« La Constitución se fundamenta en la indisoluble unidad de la Nación española, patria común e indivisible de todos los españoles, y reconoce y garantiza el derecho a la autonomía de las nacionalidades y regiones que la integran y la solidaridad entre todas ellas».
En 1978, nuestra Carta Magna daba respuesta a las aspiraciones nacionalistas que desde el siglo anterior venían gestándose en España. De hecho, la Constitución dedicaba y dedica un amplio número de artículos a definir la organización territorial del Estado, a reconocer la existencia de nacionalidades y regiones e incluso a respetar los derechos históricos de los territorios forales.
Pero la inclusión del derecho a la autonomía no fue una novedad del texto de 1978. Hagamos un poco de memoria. Durante la I República, con el proyecto de Constitución federal de 1873 se proyectó convertir las regiones en Estados federativos:
Artículo 1º.- Componen la Nación Española, los Estados de Andalucía Alta, Andalucía Baja, Aragón, Asturias, Baleares, Canarias, Castilla la Nueva, Castilla la Vieja, Cataluña, Cuba, Extremadura, Galicia, Murcia, Navarra, Puerto Rico, Valencia, Regiones Vascongadas. Los Estados podrán conservar las actuales provincias o modificarlas, según sus necesidades territoriales.

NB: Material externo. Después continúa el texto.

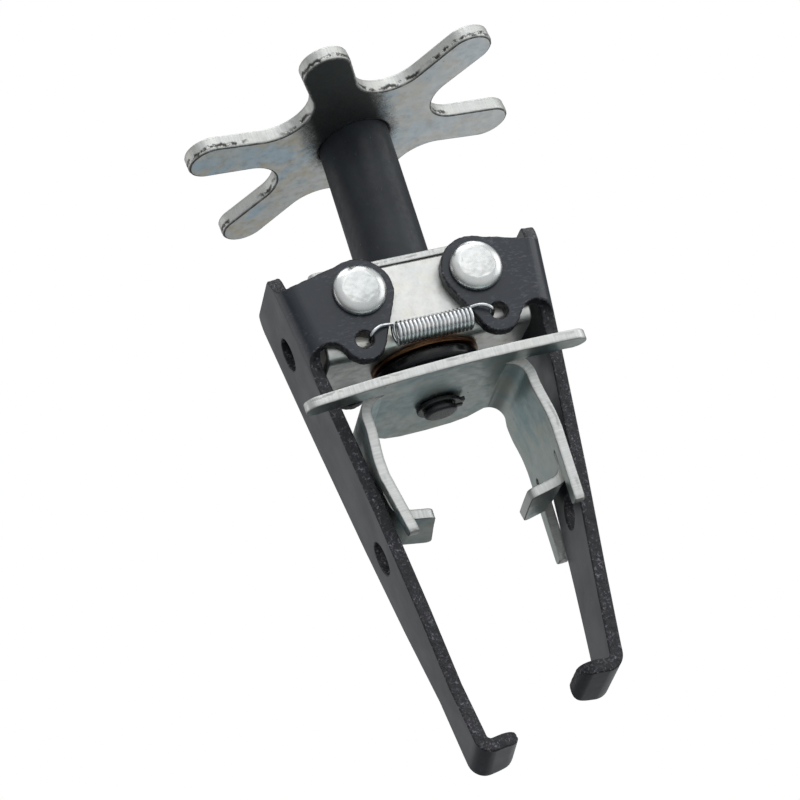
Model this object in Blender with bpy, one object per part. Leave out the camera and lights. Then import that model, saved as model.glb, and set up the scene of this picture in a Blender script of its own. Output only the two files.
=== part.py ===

En este caso se trataba de dotar, no de autonomía, sino de un grado de descentralización superior, pero este proyecto fue frustrado por el pronunciamiento del general Martínez Campos, la supresión de la República y la restauración de la monarquía borbónica.
Durante la II República, la Constitución de 1931 aceptaba la posibilidad de constituir gobiernos autónomos en algunas regiones. Y ese marco legal fue aprovechado por los nacionalistas catalanes para redactar su Estatuto de Nuria, que fue aprobado en referéndum popular con el 99% de los votos y presentado a Cortes para su discusión y aprobación. Así fue como Cataluña se convirtió en 1932 en la primera región en aprobar su Estatuto de autonomía. También los vascos elaboraron un proyecto de estatuto, el Estatuto de Estella, que fue aprobado iniciada ya la Guerra Civil española . El gallego llegó a aprobarse en el exilio en 1945.
Tras la guerra llegó la dictadura y, con ella, la concepción unitarista y centralista del Estado. El franquismo no solo abolió los estatutos de autonomía, también promovió la españolización de las regiones más influidas por los nacionalismos catalán, vasco y gallego.
Pero Franco murió y el proceso de transición a la democracia significó la vuelta del exilio de Josep Tarradellas, presidente de la Generalitat en el exilio. Los primeros pasos para acelerar la demanda nacionalista se formalizaron con la concesión de las llamadas preautonomías. En septiembre de 1977 se restableció la Generalitat y en 1978 se formaron el Consejo General Vasco y la Xunta de Galicia provisional.
La Constitución estableció un proceso de descentralización a dos velocidades. Cada una de las regiones se regiría por un Estatuto de autonomía, norma jurídica que contendría las competencias e instituciones de las comunidades autónomas. El artículo 151 establecía un procedimiento rápido al que podrían acceder las nacionalidades históricas (Cataluña, País Vasco y Galicia) y abría la puerta a otras que cumpliesen determinadas condiciones siempre que se ratificase la decisión por referéndum, como hizo Andalucía. La vía lenta se recogía en el artículo 143, que regiría el proceso de la mayoría de las comunidades, a excepción de Navarra, cuyo sistema foral le permitía un mecanismo especial. Este es el origen de la expresión «café para todos», acuñada por el ministro de UCD, Manuel Clavero. Todas las regiones, y no solo las nacionalidades históricas, podrían acogerse al proceso de descentralización estatal.
Los primeros estatutos promulgados fueron los de Cataluña y País Vasco en 1979. Dos años después se aprobaron los de Galicia y Andalucía y entre 1982 y 1983 se aprobarían el resto de las comunidades autónomas. El régimen autonómico establecido para Ceuta y Melilla se aprobaría años después, en 1995.